* _Dataset extract_
+--
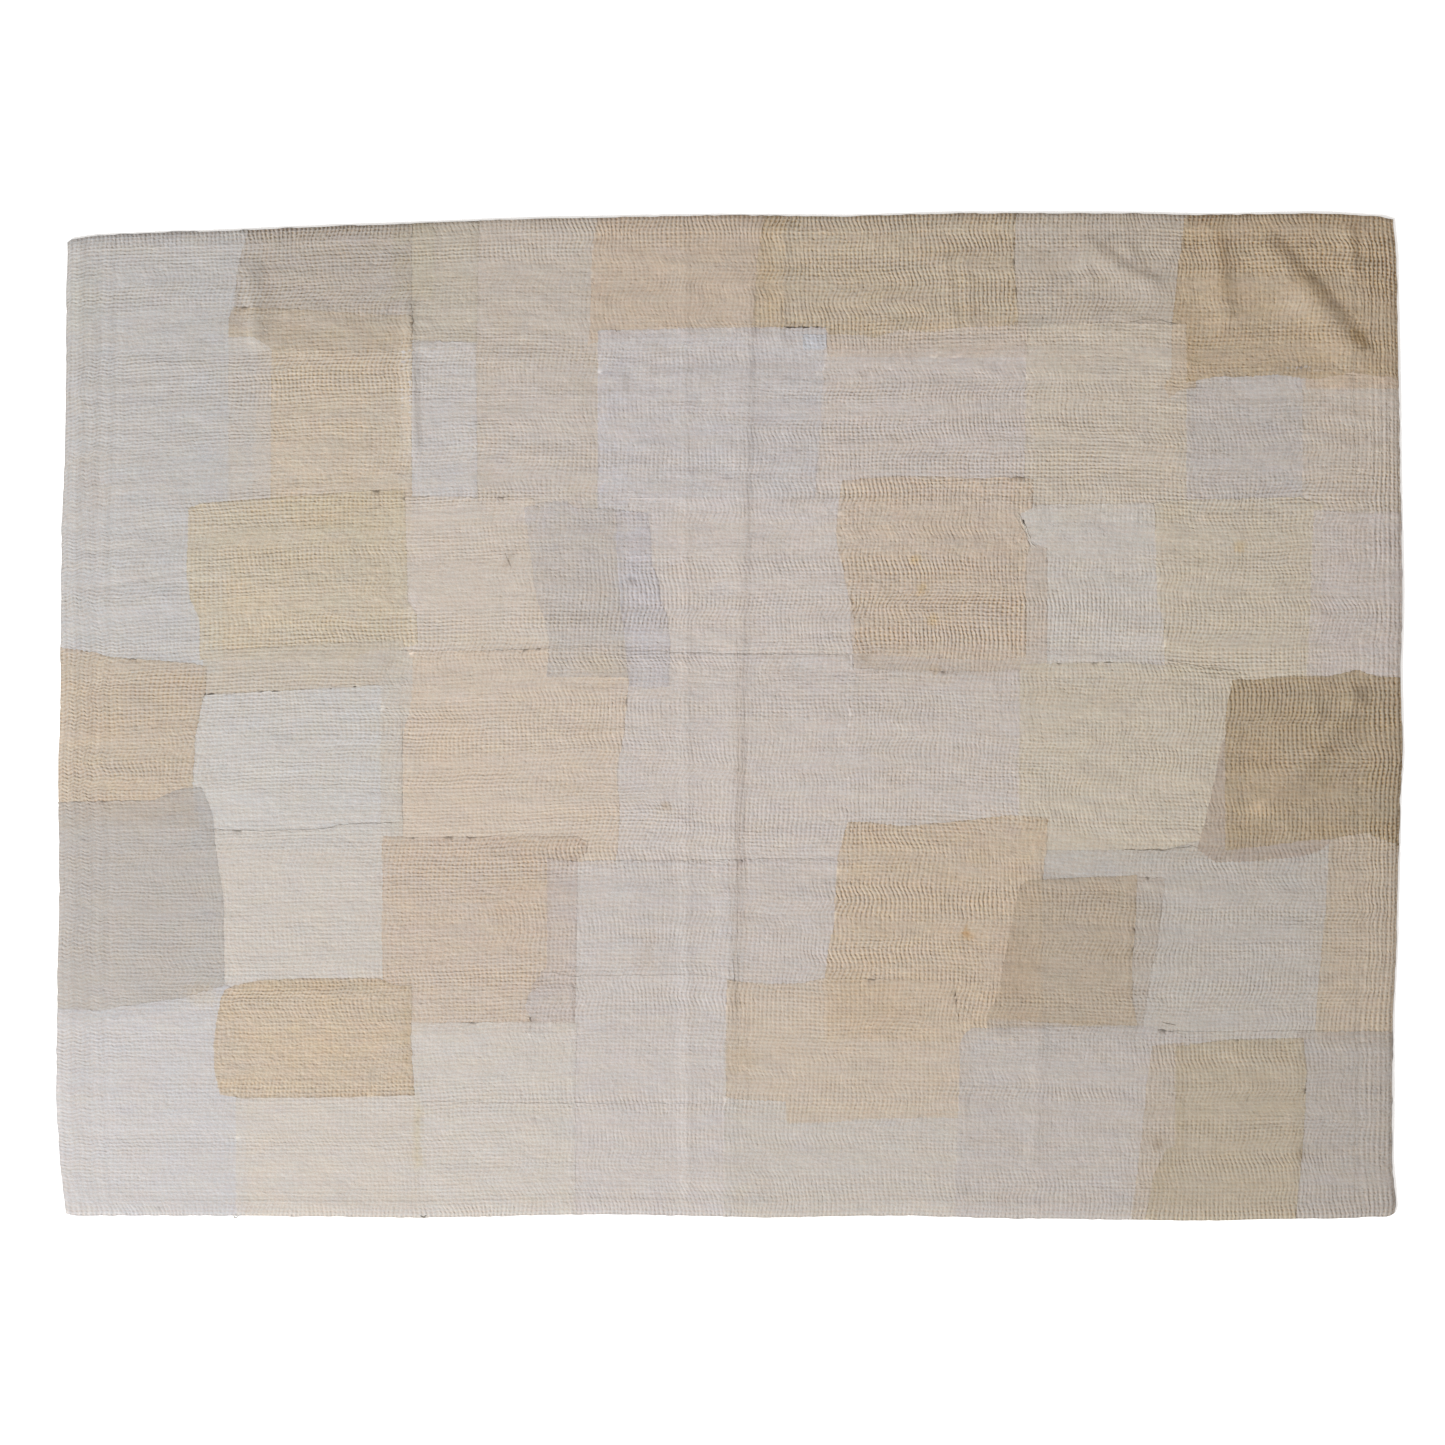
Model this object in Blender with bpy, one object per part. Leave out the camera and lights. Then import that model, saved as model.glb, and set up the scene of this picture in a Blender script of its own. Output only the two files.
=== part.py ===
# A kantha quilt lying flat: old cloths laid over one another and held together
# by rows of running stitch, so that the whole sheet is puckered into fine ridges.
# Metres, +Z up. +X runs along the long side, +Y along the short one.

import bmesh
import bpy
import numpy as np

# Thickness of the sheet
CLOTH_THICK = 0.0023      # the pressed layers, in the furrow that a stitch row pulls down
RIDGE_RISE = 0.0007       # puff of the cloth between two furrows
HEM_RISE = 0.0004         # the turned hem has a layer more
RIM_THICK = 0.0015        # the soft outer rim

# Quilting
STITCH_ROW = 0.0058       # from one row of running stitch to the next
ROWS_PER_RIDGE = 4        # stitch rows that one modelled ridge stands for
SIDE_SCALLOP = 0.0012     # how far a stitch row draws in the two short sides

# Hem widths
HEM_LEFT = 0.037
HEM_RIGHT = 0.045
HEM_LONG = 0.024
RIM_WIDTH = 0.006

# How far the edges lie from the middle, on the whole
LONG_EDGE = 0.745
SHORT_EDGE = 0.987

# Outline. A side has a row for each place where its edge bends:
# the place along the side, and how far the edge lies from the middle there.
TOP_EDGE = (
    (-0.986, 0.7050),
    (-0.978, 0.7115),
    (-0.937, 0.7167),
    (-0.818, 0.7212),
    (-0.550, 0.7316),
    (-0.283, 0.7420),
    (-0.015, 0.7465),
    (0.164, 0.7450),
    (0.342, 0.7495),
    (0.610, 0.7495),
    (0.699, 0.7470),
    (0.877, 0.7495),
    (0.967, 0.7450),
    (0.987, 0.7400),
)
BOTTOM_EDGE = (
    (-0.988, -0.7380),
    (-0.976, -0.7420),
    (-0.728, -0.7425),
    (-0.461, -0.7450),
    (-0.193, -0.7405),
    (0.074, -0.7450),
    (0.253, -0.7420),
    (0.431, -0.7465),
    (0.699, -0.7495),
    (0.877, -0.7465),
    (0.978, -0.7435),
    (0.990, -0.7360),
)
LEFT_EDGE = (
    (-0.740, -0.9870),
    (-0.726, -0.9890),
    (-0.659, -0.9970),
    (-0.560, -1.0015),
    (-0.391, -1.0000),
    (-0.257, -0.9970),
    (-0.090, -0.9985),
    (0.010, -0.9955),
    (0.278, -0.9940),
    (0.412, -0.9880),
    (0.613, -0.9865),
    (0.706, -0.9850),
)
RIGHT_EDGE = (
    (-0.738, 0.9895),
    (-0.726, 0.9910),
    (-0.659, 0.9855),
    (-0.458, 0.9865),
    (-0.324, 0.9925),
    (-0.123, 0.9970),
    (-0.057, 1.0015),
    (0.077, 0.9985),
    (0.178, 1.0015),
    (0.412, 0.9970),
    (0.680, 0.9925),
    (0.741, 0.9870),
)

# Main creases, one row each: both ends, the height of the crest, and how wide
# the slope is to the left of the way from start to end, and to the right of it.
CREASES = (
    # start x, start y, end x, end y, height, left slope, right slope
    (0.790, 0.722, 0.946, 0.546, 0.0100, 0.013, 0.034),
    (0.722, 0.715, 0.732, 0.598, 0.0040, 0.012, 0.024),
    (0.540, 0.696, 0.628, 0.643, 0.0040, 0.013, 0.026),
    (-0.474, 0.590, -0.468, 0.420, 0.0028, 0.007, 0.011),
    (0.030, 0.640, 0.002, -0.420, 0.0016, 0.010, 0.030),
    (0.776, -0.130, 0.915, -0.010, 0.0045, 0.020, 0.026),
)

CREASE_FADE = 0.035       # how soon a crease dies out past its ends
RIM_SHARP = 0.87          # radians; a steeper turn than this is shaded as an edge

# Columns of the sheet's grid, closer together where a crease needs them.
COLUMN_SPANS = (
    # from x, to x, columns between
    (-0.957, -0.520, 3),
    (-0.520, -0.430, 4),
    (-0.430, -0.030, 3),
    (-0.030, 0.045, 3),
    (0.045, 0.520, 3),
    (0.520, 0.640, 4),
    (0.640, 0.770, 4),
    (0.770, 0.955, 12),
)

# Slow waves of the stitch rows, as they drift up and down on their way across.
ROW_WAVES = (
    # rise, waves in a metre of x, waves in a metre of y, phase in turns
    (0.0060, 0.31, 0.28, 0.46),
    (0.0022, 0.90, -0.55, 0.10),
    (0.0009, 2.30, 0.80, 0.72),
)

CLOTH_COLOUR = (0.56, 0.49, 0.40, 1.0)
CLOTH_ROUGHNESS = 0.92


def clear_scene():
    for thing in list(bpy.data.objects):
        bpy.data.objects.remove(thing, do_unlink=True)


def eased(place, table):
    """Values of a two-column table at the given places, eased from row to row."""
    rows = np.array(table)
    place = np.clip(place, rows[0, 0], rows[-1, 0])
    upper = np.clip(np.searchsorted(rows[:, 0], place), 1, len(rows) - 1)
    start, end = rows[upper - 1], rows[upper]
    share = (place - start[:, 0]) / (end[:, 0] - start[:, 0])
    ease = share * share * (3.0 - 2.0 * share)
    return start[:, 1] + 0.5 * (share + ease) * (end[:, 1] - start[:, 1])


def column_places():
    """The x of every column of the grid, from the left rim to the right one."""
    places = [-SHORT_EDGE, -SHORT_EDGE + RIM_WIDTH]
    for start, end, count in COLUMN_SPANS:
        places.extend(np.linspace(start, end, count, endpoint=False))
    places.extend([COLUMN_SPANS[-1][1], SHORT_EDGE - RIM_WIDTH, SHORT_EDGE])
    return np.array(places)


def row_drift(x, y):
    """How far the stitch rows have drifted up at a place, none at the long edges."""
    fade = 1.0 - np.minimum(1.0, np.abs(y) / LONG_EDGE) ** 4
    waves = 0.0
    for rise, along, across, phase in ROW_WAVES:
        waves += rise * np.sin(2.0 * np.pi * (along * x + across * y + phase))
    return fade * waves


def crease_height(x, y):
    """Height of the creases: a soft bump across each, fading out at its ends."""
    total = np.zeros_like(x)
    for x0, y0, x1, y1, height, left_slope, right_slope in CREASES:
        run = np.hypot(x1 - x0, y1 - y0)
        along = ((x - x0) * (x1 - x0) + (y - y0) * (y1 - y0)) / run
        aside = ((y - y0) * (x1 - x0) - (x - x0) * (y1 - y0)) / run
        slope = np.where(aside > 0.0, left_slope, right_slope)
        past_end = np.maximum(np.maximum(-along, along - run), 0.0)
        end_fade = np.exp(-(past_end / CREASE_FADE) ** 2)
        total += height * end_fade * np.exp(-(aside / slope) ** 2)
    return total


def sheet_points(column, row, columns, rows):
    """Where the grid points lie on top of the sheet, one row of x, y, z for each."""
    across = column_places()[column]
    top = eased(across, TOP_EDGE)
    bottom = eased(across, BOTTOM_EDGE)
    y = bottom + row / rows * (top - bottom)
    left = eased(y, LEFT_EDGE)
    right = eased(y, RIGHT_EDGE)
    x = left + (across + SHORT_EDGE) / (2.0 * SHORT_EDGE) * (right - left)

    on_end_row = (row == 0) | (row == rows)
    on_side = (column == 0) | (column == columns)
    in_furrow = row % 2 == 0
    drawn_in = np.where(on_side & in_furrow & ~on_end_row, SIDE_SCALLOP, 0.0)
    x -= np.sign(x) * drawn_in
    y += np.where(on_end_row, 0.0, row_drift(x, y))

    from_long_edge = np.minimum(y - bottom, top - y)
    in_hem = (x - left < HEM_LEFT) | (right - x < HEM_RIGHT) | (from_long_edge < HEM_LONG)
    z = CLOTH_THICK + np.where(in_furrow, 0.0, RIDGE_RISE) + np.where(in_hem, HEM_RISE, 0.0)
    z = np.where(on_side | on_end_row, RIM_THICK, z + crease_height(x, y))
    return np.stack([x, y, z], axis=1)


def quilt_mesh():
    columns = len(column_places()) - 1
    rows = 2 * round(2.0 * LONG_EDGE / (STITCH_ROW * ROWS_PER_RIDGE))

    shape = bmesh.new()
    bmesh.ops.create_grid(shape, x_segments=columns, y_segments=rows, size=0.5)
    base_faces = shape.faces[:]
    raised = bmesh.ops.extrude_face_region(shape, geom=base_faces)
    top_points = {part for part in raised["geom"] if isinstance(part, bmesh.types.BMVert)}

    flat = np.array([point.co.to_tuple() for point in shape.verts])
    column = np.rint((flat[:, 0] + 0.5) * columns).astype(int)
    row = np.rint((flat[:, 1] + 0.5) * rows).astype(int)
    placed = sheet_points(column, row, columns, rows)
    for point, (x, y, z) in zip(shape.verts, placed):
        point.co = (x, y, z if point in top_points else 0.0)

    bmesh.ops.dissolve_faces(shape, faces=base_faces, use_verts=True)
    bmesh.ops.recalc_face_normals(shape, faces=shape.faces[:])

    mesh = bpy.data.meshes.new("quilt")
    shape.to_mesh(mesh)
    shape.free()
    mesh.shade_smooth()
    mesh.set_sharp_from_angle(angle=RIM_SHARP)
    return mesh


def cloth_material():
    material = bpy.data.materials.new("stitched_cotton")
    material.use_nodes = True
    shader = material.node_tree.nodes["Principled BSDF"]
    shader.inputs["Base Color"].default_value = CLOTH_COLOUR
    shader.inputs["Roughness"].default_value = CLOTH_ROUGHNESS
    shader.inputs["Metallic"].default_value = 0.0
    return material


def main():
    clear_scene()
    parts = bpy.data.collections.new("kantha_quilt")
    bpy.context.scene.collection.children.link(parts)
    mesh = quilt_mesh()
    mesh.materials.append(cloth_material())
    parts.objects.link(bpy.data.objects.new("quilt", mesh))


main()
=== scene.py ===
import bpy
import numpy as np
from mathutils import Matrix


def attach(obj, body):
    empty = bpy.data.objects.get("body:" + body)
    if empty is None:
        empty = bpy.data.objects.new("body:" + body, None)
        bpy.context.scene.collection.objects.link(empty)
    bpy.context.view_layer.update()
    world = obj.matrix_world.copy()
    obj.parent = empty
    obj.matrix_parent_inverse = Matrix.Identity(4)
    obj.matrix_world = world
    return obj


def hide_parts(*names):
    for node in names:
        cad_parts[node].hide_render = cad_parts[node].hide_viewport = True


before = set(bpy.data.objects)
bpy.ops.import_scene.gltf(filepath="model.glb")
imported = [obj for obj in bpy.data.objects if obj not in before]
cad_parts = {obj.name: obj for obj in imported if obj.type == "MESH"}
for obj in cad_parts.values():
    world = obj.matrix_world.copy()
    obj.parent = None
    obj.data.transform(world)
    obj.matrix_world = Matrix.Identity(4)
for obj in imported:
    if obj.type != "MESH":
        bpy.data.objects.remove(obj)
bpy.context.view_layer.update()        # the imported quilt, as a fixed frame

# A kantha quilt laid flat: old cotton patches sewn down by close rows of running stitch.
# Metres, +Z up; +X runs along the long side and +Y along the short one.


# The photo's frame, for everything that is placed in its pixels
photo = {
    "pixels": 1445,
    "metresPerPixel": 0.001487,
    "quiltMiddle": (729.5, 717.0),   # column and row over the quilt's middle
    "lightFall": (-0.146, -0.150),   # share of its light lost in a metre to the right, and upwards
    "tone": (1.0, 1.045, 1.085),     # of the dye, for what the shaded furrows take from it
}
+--
* _Instructions to follow_
Above are some lines. Repeat exactly, and only, those from the line that has "mesh.set_sharp_from_angle(angle=RIM_SHARP)" through the line that has "before = set(bpy.data.objects)".

* _Response to this task_
    mesh.set_sharp_from_angle(angle=RIM_SHARP)
    return mesh


def cloth_material():
    material = bpy.data.materials.new("stitched_cotton")
    material.use_nodes = True
    shader = material.node_tree.nodes["Principled BSDF"]
    shader.inputs["Base Color"].default_value = CLOTH_COLOUR
    shader.inputs["Roughness"].default_value = CLOTH_ROUGHNESS
    shader.inputs["Metallic"].default_value = 0.0
    return material


def main():
    clear_scene()
    parts = bpy.data.collections.new("kantha_quilt")
    bpy.context.scene.collection.children.link(parts)
    mesh = quilt_mesh()
    mesh.materials.append(cloth_material())
    parts.objects.link(bpy.data.objects.new("quilt", mesh))


main()
=== scene.py ===
import bpy
import numpy as np
from mathutils import Matrix


def attach(obj, body):
    empty = bpy.data.objects.get("body:" + body)
    if empty is None:
        empty = bpy.data.objects.new("body:" + body, None)
        bpy.context.scene.collection.objects.link(empty)
    bpy.context.view_layer.update()
    world = obj.matrix_world.copy()
    obj.parent = empty
    obj.matrix_parent_inverse = Matrix.Identity(4)
    obj.matrix_world = world
    return obj


def hide_parts(*names):
    for node in names:
        cad_parts[node].hide_render = cad_parts[node].hide_viewport = True


before = set(bpy.data.objects)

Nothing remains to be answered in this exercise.